• _Instructions for the task_: Write each line out exactly, leaving none out.

• _Given material_:

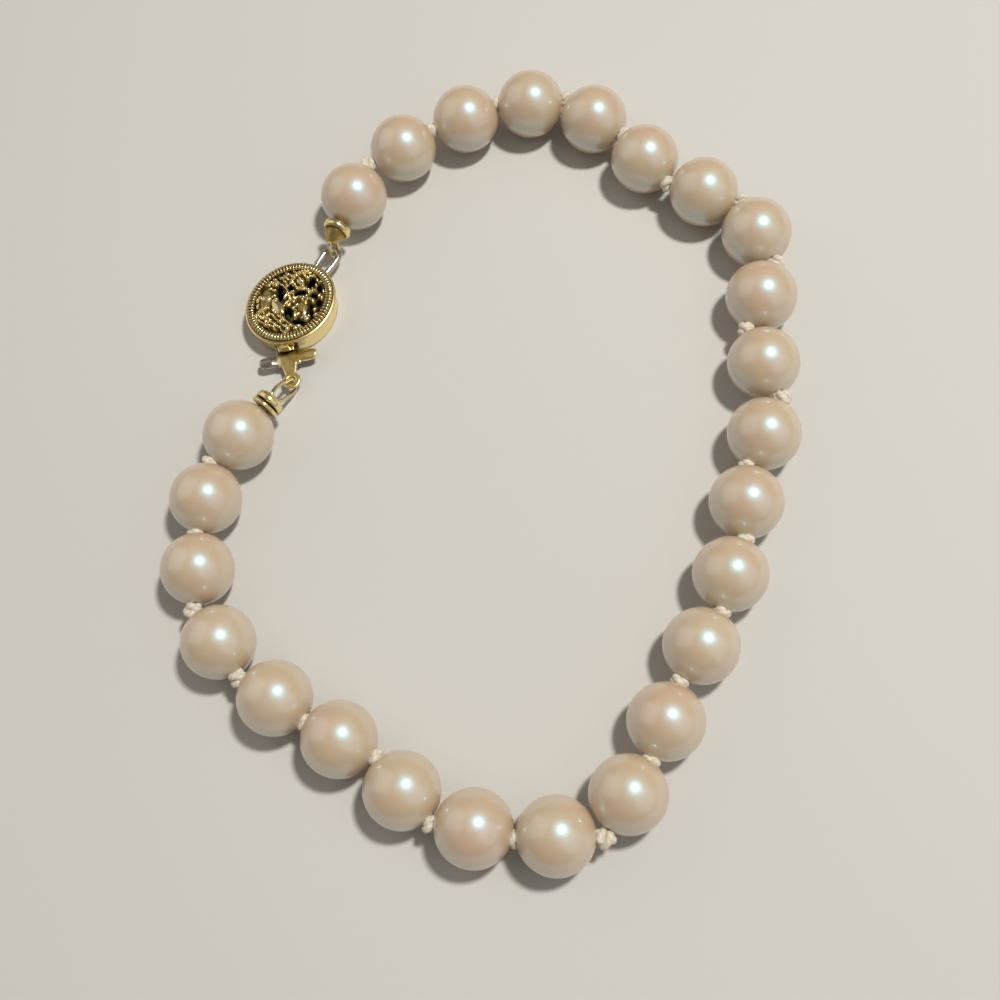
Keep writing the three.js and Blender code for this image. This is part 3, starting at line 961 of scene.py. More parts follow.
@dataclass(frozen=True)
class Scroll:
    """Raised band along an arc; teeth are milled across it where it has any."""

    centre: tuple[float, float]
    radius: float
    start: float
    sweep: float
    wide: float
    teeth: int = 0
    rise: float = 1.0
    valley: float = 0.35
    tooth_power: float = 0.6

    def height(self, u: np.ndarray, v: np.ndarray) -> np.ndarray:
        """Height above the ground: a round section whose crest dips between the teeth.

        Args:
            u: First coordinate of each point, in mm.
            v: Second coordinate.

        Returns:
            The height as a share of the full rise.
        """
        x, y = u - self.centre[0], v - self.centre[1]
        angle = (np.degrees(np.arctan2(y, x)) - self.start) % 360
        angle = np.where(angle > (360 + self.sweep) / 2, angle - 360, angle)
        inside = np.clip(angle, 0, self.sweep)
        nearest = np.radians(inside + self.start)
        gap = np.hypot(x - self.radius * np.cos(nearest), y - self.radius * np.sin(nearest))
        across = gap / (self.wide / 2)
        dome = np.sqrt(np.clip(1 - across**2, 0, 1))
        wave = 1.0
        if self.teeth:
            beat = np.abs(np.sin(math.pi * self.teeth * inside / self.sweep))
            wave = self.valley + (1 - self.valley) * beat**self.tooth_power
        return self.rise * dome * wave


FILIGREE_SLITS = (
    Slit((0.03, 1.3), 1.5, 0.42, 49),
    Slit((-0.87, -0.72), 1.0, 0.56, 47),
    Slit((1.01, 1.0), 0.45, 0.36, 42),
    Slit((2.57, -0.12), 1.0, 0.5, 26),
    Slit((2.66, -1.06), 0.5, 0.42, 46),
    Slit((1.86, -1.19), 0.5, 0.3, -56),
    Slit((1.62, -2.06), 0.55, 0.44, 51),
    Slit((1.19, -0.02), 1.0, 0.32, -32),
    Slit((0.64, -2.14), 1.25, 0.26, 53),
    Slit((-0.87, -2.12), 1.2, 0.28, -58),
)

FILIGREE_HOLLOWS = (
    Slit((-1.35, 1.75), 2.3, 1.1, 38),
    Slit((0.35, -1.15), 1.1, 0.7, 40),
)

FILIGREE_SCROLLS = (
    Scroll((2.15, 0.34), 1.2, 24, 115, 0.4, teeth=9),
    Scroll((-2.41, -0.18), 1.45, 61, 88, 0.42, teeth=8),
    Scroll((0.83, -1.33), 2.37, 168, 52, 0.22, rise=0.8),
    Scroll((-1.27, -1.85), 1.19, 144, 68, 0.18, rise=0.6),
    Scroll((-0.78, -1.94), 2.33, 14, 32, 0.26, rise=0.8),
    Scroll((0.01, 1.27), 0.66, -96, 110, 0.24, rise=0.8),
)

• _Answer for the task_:
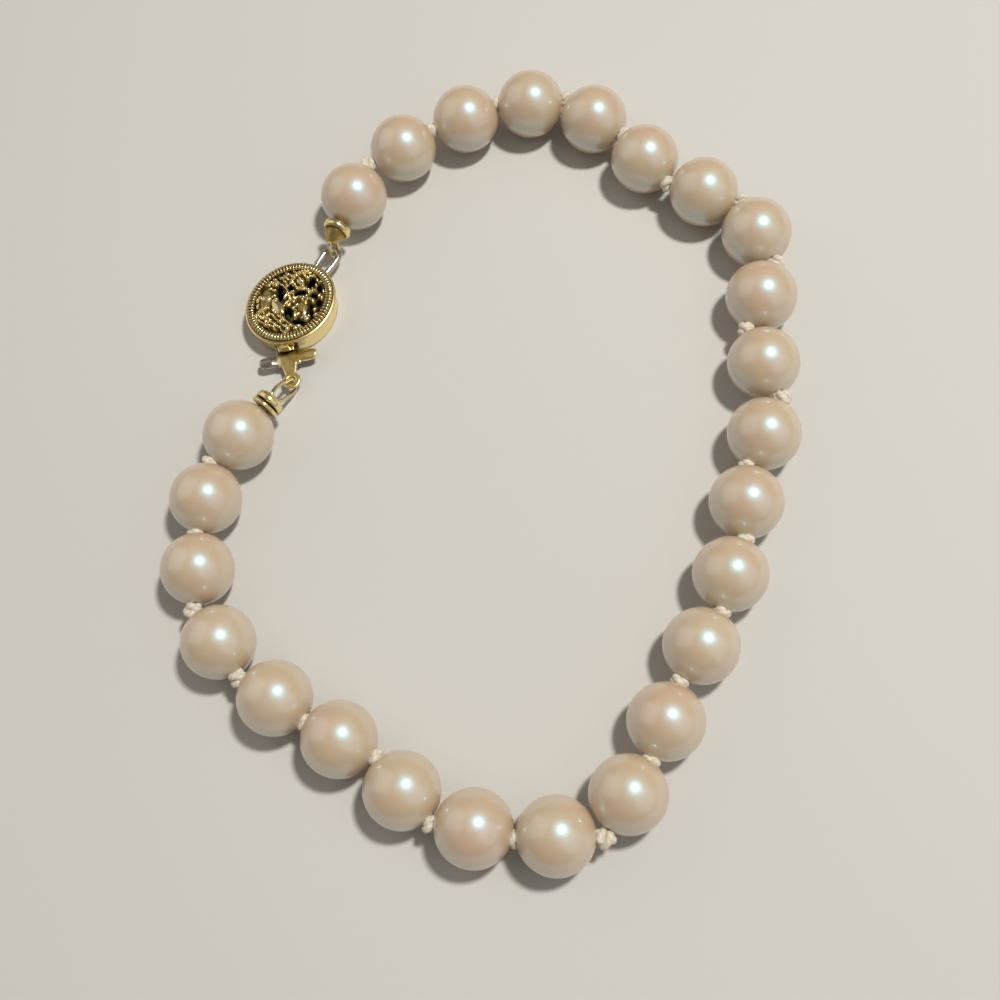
Keep writing the three.js and Blender code for this image. This is part 3, starting at line 961 of scene.py. More parts follow.
@dataclass(frozen=True)
class Scroll:
    """Raised band along an arc; teeth are milled across it where it has any."""

    centre: tuple[float, float]
    radius: float
    start: float
    sweep: float
    wide: float
    teeth: int = 0
    rise: float = 1.0
    valley: float = 0.35
    tooth_power: float = 0.6

    def height(self, u: np.ndarray, v: np.ndarray) -> np.ndarray:
        """Height above the ground: a round section whose crest dips between the teeth.

        Args:
            u: First coordinate of each point, in mm.
            v: Second coordinate.

        Returns:
            The height as a share of the full rise.
        """
        x, y = u - self.centre[0], v - self.centre[1]
        angle = (np.degrees(np.arctan2(y, x)) - self.start) % 360
        angle = np.where(angle > (360 + self.sweep) / 2, angle - 360, angle)
        inside = np.clip(angle, 0, self.sweep)
        nearest = np.radians(inside + self.start)
        gap = np.hypot(x - self.radius * np.cos(nearest), y - self.radius * np.sin(nearest))
        across = gap / (self.wide / 2)
        dome = np.sqrt(np.clip(1 - across**2, 0, 1))
        wave = 1.0
        if self.teeth:
            beat = np.abs(np.sin(math.pi * self.teeth * inside / self.sweep))
            wave = self.valley + (1 - self.valley) * beat**self.tooth_power
        return self.rise * dome * wave


FILIGREE_SLITS = (
    Slit((0.03, 1.3), 1.5, 0.42, 49),
    Slit((-0.87, -0.72), 1.0, 0.56, 47),
    Slit((1.01, 1.0), 0.45, 0.36, 42),
    Slit((2.57, -0.12), 1.0, 0.5, 26),
    Slit((2.66, -1.06), 0.5, 0.42, 46),
    Slit((1.86, -1.19), 0.5, 0.3, -56),
    Slit((1.62, -2.06), 0.55, 0.44, 51),
    Slit((1.19, -0.02), 1.0, 0.32, -32),
    Slit((0.64, -2.14), 1.25, 0.26, 53),
    Slit((-0.87, -2.12), 1.2, 0.28, -58),
)

FILIGREE_HOLLOWS = (
    Slit((-1.35, 1.75), 2.3, 1.1, 38),
    Slit((0.35, -1.15), 1.1, 0.7, 40),
)

FILIGREE_SCROLLS = (
    Scroll((2.15, 0.34), 1.2, 24, 115, 0.4, teeth=9),
    Scroll((-2.41, -0.18), 1.45, 61, 88, 0.42, teeth=8),
    Scroll((0.83, -1.33), 2.37, 168, 52, 0.22, rise=0.8),
    Scroll((-1.27, -1.85), 1.19, 144, 68, 0.18, rise=0.6),
    Scroll((-0.78, -1.94), 2.33, 14, 32, 0.26, rise=0.8),
    Scroll((0.01, 1.27), 0.66, -96, 110, 0.24, rise=0.8),
)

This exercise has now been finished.